Horrific death shocked France

Halimi’s horrific death -- following three weeks of captivity and drawn-out torture that left marks over four-fifths of his body -- shocked the French with its brutality and unsettled the Jewish community, which staged a massive march against hate crimes last weekend.

After initial reluctance, French authorities have said they believe
anti-Semitism was part of the gang’s motives.

A massive manhunt for Fofana led to a swoop in Abidjan, where he was arrested in a working-class neighborhood on February 22.

Fofana’s gang apparently used young women as bait to lure their victims, and are suspected of being behind two other extortion rackets that involved threatening doctors, businessmen and minor celebrities.
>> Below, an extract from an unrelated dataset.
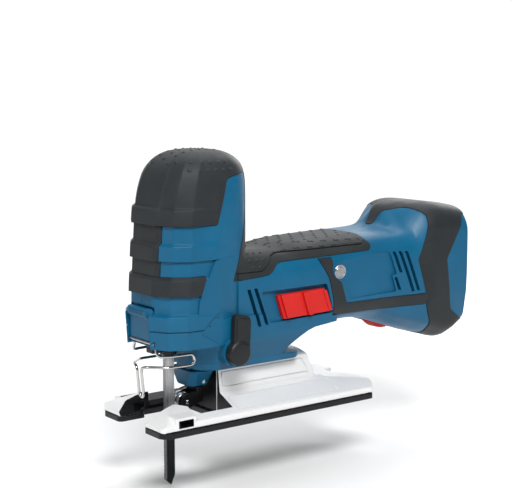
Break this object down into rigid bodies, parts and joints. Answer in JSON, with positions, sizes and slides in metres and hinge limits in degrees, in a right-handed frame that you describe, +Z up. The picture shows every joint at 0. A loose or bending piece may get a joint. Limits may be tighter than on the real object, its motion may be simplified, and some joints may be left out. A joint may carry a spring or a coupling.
{
  "type": "jigsaw power tool",
  "caption": "Cordless barrel-grip jigsaw with a faceted head, rubber grips, wire guard, roller-guided blade and a bevelling base plate.",
  "frame": {"origin": "centre of the flat sole face under the glide shoe, where the tool rests on the work, which is also on the bevel axis of the base", "axes": "+X is the cutting direction, +Y the tool's left side, +Z up, away from the work"},
  "size_m": [0.2655, 0.0772, 0.22],
  "materials": {
    "housing_blue": "fine moulded texture, satin",
    "rubber_black": "soft matte overmould",
    "alloy": "bead-blasted die casting",
    "shoe_black": "smooth low-friction plastic",
    "black_plastic": "fine moulded texture",
    "red_plastic": "satin moulded",
    "steel": "ground steel",
    "dark_steel": "black oxide",
    "blade_steel": "dark tool steel, bare teeth",
    "wire_chrome": "bright wire",
    "copper": "copper windings on steel laminations",
    "brass": "machined",
    "board": "circuit board"
  },
  "bodies": {
    "housing": {"housing_left": "housing_blue", "housing_right": "housing_blue", "head_cap_rubber": "rubber_black", "front_strip_rubber": "rubber_black", "lower_band_rubber": "rubber_black", "grip_top_pad": "rubber_black", "side_rubber_left": "rubber_black", "side_rubber_right": "rubber_black", "rear_bumper": "rubber_black", "gear_housing": "alloy", "guide_nose": "housing_blue", "gear_axle": "steel", "gear_axle_bearing": "steel", "plunger_bush_lower": "brass", "plunger_bush_upper": "brass", "motor_can": "dark_steel", "magnet_upper": "dark_steel", "magnet_lower": "dark_steel", "brush_plate": "black_plastic", "motor_bearing_front": "steel", "motor_bearing_rear": "steel", "switch_module": "black_plastic", "control_board": "board", "battery_terminal_block": "black_plastic", "contact_blade_1": "brass", "contact_blade_2": "brass", "battery_rail_left": "dark_steel", "battery_rail_right": "dark_steel", "housing_screw_1": "dark_steel", "housing_screw_2": "dark_steel", "housing_screw_3": "dark_steel", "housing_screw_4": "dark_steel", "housing_screw_5": "dark_steel", "wire_guard": "wire_chrome", "fork_pivot_pin": "steel", "release_lever_pin": "steel", "dial_axle": "steel"},
    "base": {"base_plate": "alloy", "glide_shoe": "shoe_black", "base_clamp_screw": "steel"},
    "blade_carrier": {"plunger": "steel", "blade_holder": "dark_steel", "saw_blade": "blade_steel"},
    "gear": {"drive_gear": "steel", "eccentric_pin": "steel"},
    "armature": {"motor_shaft": "steel", "pinion": "steel", "armature_core": "copper", "commutator": "copper", "cooling_fan": "black_plastic"},
    "roller_arm": {"roller_fork": "dark_steel", "roller_axle": "steel"},
    "roller": {"guide_roller": "steel"},
    "power_switch": {"switch_slider_left": "red_plastic", "switch_slider_right": "red_plastic", "switch_link": "black_plastic"},
    "orbital_selector": {"orbital_lever": "black_plastic"},
    "blade_release": {"blade_release_lever": "housing_blue"},
    "speed_wheel": {"speed_dial": "red_plastic"}
  },
  "joints": [
    {"name": "base_tilt", "type": "hinge", "parent": "housing", "child": "base", "pos_m": [0, 0, 0], "axis": [1, 0, 0], "range_deg": [-45, 45]},
    {"name": "blade_stroke", "type": "slide", "parent": "housing", "child": "blade_carrier", "axis": [0, 0, 1], "range_m": [-0.018, 0.005]},
    {"name": "gear_spin", "type": "hinge", "parent": "housing", "child": "gear", "pos_m": [0.04, 0, 0.11], "axis": [1, 0, 0], "continuous": true},
    {"name": "armature_spin", "type": "hinge", "parent": "housing", "child": "armature", "pos_m": [0, 0, 0.083], "axis": [1, 0, 0], "continuous": true},
    {"name": "fork_swing", "type": "hinge", "parent": "housing", "child": "roller_arm", "pos_m": [0.036, 0, 0.0246], "axis": [0, 1, 0], "range_deg": [0, 5]},
    {"name": "roller_spin", "type": "hinge", "parent": "roller_arm", "child": "roller", "pos_m": [0.0469, 0, 0.012], "axis": [0, 1, 0], "continuous": true},
    {"name": "switch_slide", "type": "slide", "parent": "housing", "child": "power_switch", "axis": [1, 0, 0], "range_m": [0, 0.007]},
    {"name": "orbital_select", "type": "hinge", "parent": "housing", "child": "orbital_selector", "pos_m": [0.026, 0.032, 0.0465], "axis": [0, 1, 0], "range_deg": [0, 50]},
    {"name": "release_flip", "type": "hinge", "parent": "housing", "child": "blade_release", "pos_m": [0.0772, 0, 0.0555], "axis": [0, 1, 0], "range_deg": [0, 45], "stiffness_Nm_per_rad": 0.06, "springref_deg": -5.73},
    {"name": "speed_turn", "type": "hinge", "parent": "housing", "child": "speed_wheel", "pos_m": [-0.1275, 0, 0.057], "axis": [0, 1, 0], "range_deg": [-135, 135]}
  ],
  "couplings": [
    {"joint": "armature_spin", "follows": "gear_spin", "ratio": -5}
  ]
}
During police questioning the allegedly self-styled "brain of the
barbarians" is reported to have said the gang had targeted Halimi because they presumed Jews were wealthy.

In a television interview conducted in an Ivorian prison, Fofana repeated that Halimi’s kidnapping was carried out "for financial reasons".

So far 21 people, including the young woman believed to have served as Halimi’s bait, are under judicial investigation, and most have been ordered held before any charges are filed.

Meanwhile, a lawyer hired by Fofana’s mother to oversee his defence said Saturday he was refusing the case.

"I don’t want to have anything to do with this affair anymore," Norbert Goutmann said in a statement to Agence France Presse.

He said he had been "shaken" by the multitude of phone calls he had received about Fofana’s involvement in Halimi’s murder, "including some that were very aggressive".